- **Directions**: Starting at the line that contains "hide_parts(node)", reproduce each line exactly up to and including the line that contains "return radius - np.sqrt(np.maximum(radius". Reproduce nothing else.
+ + + + +
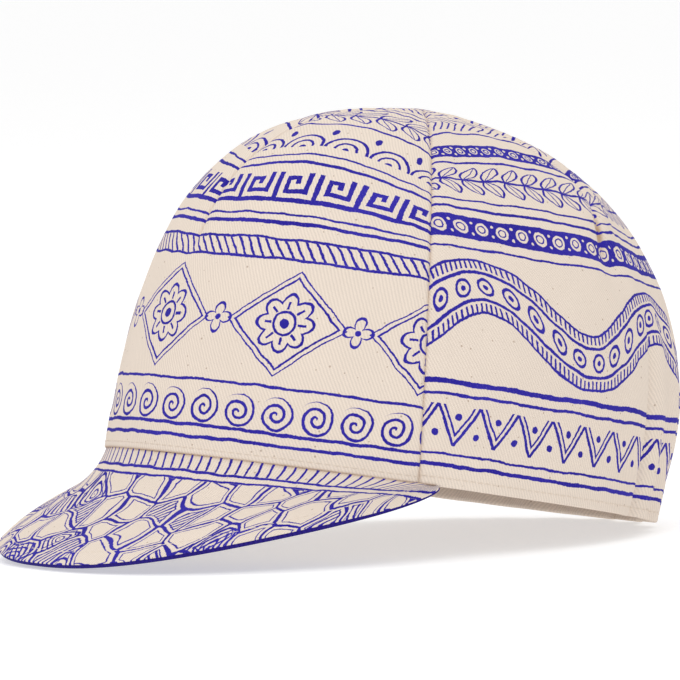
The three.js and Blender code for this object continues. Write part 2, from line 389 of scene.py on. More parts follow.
def shell(name, outer, inner):
    """Closed sheet of cloth: a grid drawn out into a wall, whose faces take the given places."""
    high, wide = outer.shape[:2]
    made = bmesh.new()
    bmesh.ops.create_grid(made, x_segments=wide - 1, y_segments=high - 1, size=1)
    grown = bmesh.ops.extrude_face_region(made, geom=made.faces[:])["geom"]
    facing = [item for item in grown if isinstance(item, bmesh.types.BMVert)]
    bmesh.ops.translate(made, verts=facing, vec=(0, 0, 1))
    mesh = bpy.data.meshes.new(name)
    made.to_mesh(mesh)
    made.free()
    place = np.empty(len(mesh.vertices) * 3)
    mesh.vertices.foreach_get("co", place)
    place = place.reshape(-1, 3)
    column = np.rint((place[:, 0] + 1) / 2 * (wide - 1)).astype(int)
    row = np.rint((place[:, 1] + 1) / 2 * (high - 1)).astype(int)
    outside = place[:, 2] > 0.5
    spots = np.where(outside[:, None], outer[row, column], inner[row, column])
    mesh.vertices.foreach_set("co", placed(spots).ravel())
    return mesh, row, column, outside


def add_uv(mesh, row, column, sets, stop):
    """Lays the cloth coordinates on the faces, each from its own side of the dart."""
    corners = np.empty(len(mesh.loops), dtype=int)
    mesh.loops.foreach_get("vertex_index", corners)
    corners = corners.reshape(-1, 4)
    right = (column[corners].min(axis=1) >= stop)[:, None, None]
    rows, columns = row[corners], column[corners]
    spots = np.where(right, sets[1][rows, columns], sets[0][rows, columns])
    layer = mesh.uv_layers.new(name="cloth")
    layer.uv.foreach_set("vector", (spots * UV_PER_MM).ravel())


def add_value(mesh, name, values):
    mesh.attributes.new(name, "FLOAT", "POINT").data.foreach_set("value", values)


def add_object(name, data):
    made = bpy.data.objects.new(name, data)
    bpy.context.scene.collection.objects.link(made)
    return made


def make_piece(name, made, mesh, material):
    """Fills a mesh and makes it a smooth piece of one material."""
    made.to_mesh(mesh)
    made.free()
    mesh.shade_smooth()
    mesh.materials.append(material)
    piece = add_object(name, mesh)
    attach(piece, "root")
    return piece


def finish_cloth(name, mesh, material, node):
    """Closes the poles and rolled edges of a sheet, and makes it a piece."""
    made = bmesh.new()
    made.from_mesh(mesh)
    bmesh.ops.remove_doubles(made, verts=made.verts[:], dist=WELD)
    piece = make_piece(name, made, mesh, material)
    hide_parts(node)
    return piece


def line_at(grid, heights, wanted):
    """The line across a grid at one height, column by column."""
    line = []
    for column in range(grid.shape[1]):
        order = np.argsort(heights[:, column])
        up = heights[order, column]
        line.append([np.interp(wanted, up, grid[order, column, axis]) for axis in range(3)])
    return np.array(line)


def stitch_row(name, grid, heights, wanted, outside):
    """Row of sewn stitches that lie on the cloth, a joined mesh; outside is 1 or -1."""
    line = line_at(grid, heights, wanted)
    beside = line_at(grid, heights, wanted + STITCH.probe)
    way = walk(line, 0)
    count = int(way[-1] / STITCH.pitch)
    places = (np.arange(count) + 0.5) * way[-1] / count
    ahead = np.gradient(line, axis=0)
    facing = np.cross(beside - line, ahead)
    made = bmesh.new()
    for spot in places:
        middle, forward, out = (Vector([np.interp(spot, way, row[:, axis]) for axis in range(3)])
                                for row in (line, ahead, facing))
        forward.normalize()
        out = out.normalized() * outside
        side = out.cross(forward).normalized()
        middle = middle + out * STITCH.proud
        axes = (side * STITCH.wide, out * STITCH.high, forward * STITCH.long)
        turn = TURN_BACK @ Matrix([axis / 2 for axis in axes]).transposed()
        place = (TURN_BACK @ middle) * MM + STAND
        shape = Matrix.Translation(place) @ (turn * MM).to_4x4()
        bmesh.ops.create_uvsphere(made, u_segments=STITCH.sides, v_segments=STITCH.rings,
                                  radius=1, matrix=shape)
    make_piece(name, made, bpy.data.meshes.new(name), thread)


def rolled_in(rim, radius):
    """Depth by which a rounded edge falls away, at a distance in from it."""
    into = np.clip(radius - rim, 0, radius)
    return radius - np.sqrt(np.maximum(radius ** 2 - into ** 2, 0))


def crown_panel(name, node, lines, counts, dart_end, material):
    """One panel of the crown between its sewn lines, with its row of stitches."""
    climbs = even_climbs(ROW_STEP)
    turns, stops = lobes(lines, counts, climbs)
    climb = np.broadcast_to(climbs[:, None], turns.shape).copy()
    up = walk(crown_point(turns, climb), 0)
    height = relief(turns, climb, up)
    rolled = rolled_in(up, WALL / 2)
    outer = crown_point(turns, climb, height - rolled)
    lines_near = seam_distances(turns, climb)
    flap = strongest(sewn * (1 - smooth(gap, *INSIDE.flap_edge)) for gap, sewn in lines_near)
    hem = (1 - smooth(up, *INSIDE.hem_edge)) * smooth(up, 0, INSIDE.hem_start)
    depth = WALL + INSIDE.fold * np.maximum(flap, hem)
    soft = gather_folds(turns, climb)
    inner_height = np.minimum(soft, height + INSIDE.loose) - depth + rolled
    inner = crown_point(turns, climb, inner_height)
    inner[0] = outer[0]
    mesh, row, column, outside = shell(name, outer, inner)
    add_uv(mesh, row, column, cloth_places(turns, climb, stops, dart_end), stops[1])
    # The "seam" attribute holds three things. The seams' darker tone, with painted shade in their
    # grooves. A painted shadow line along the crown's edge over the peak. The painted shadow of the
    # rear dart's tuck.
    seam = strongest(SEAM_TONE_AND_SHADE.strength * sewn * bump(gap, SEAM_TONE_AND_SHADE.wide)
                     for gap, sewn in lines_near[:3])
    over_peak = np.abs(turns) < math.radians(PEAK.corner_turn)
    seam = np.maximum(seam, bump(up, SEAM_TONE_AND_SHADE.joint_wide) * over_peak)
    aside = (np.abs(turns) - rear_dart(climb)) * radius_at(turns, climb)
    # Painted shadow in the tuck's valley, just above the rear dart's end
    below = below_dart(REAR_DART.end, climb)
    shade = bump(aside + TUCK_SHADE.inside, TUCK_SHADE.wide)
    shade = TUCK_SHADE.strength * shade * bump(below + TUCK_SHADE.above, TUCK_SHADE.high)
    add_value(mesh, "seam", np.maximum(seam, shade)[row, column])
    reverse = np.where(outside, 0, smooth(up, *INSIDE.plain_from)[row, column])
    add_value(mesh, "reverse", reverse)
    piece = finish_cloth(name, mesh, material, node)
    above = STITCH.above_joint if node == "front_panel" else STITCH.above_hem
    stitch_row(node.replace("panel", "stitches"), outer, up, above, -1)
    return piece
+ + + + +
- **Solution to this problem**:
    hide_parts(node)
    return piece


def line_at(grid, heights, wanted):
    """The line across a grid at one height, column by column."""
    line = []
    for column in range(grid.shape[1]):
        order = np.argsort(heights[:, column])
        up = heights[order, column]
        line.append([np.interp(wanted, up, grid[order, column, axis]) for axis in range(3)])
    return np.array(line)


def stitch_row(name, grid, heights, wanted, outside):
    """Row of sewn stitches that lie on the cloth, a joined mesh; outside is 1 or -1."""
    line = line_at(grid, heights, wanted)
    beside = line_at(grid, heights, wanted + STITCH.probe)
    way = walk(line, 0)
    count = int(way[-1] / STITCH.pitch)
    places = (np.arange(count) + 0.5) * way[-1] / count
    ahead = np.gradient(line, axis=0)
    facing = np.cross(beside - line, ahead)
    made = bmesh.new()
    for spot in places:
        middle, forward, out = (Vector([np.interp(spot, way, row[:, axis]) for axis in range(3)])
                                for row in (line, ahead, facing))
        forward.normalize()
        out = out.normalized() * outside
        side = out.cross(forward).normalized()
        middle = middle + out * STITCH.proud
        axes = (side * STITCH.wide, out * STITCH.high, forward * STITCH.long)
        turn = TURN_BACK @ Matrix([axis / 2 for axis in axes]).transposed()
        place = (TURN_BACK @ middle) * MM + STAND
        shape = Matrix.Translation(place) @ (turn * MM).to_4x4()
        bmesh.ops.create_uvsphere(made, u_segments=STITCH.sides, v_segments=STITCH.rings,
                                  radius=1, matrix=shape)
    make_piece(name, made, bpy.data.meshes.new(name), thread)


def rolled_in(rim, radius):
    """Depth by which a rounded edge falls away, at a distance in from it."""
    into = np.clip(radius - rim, 0, radius)
    return radius - np.sqrt(np.maximum(radius ** 2 - into ** 2, 0))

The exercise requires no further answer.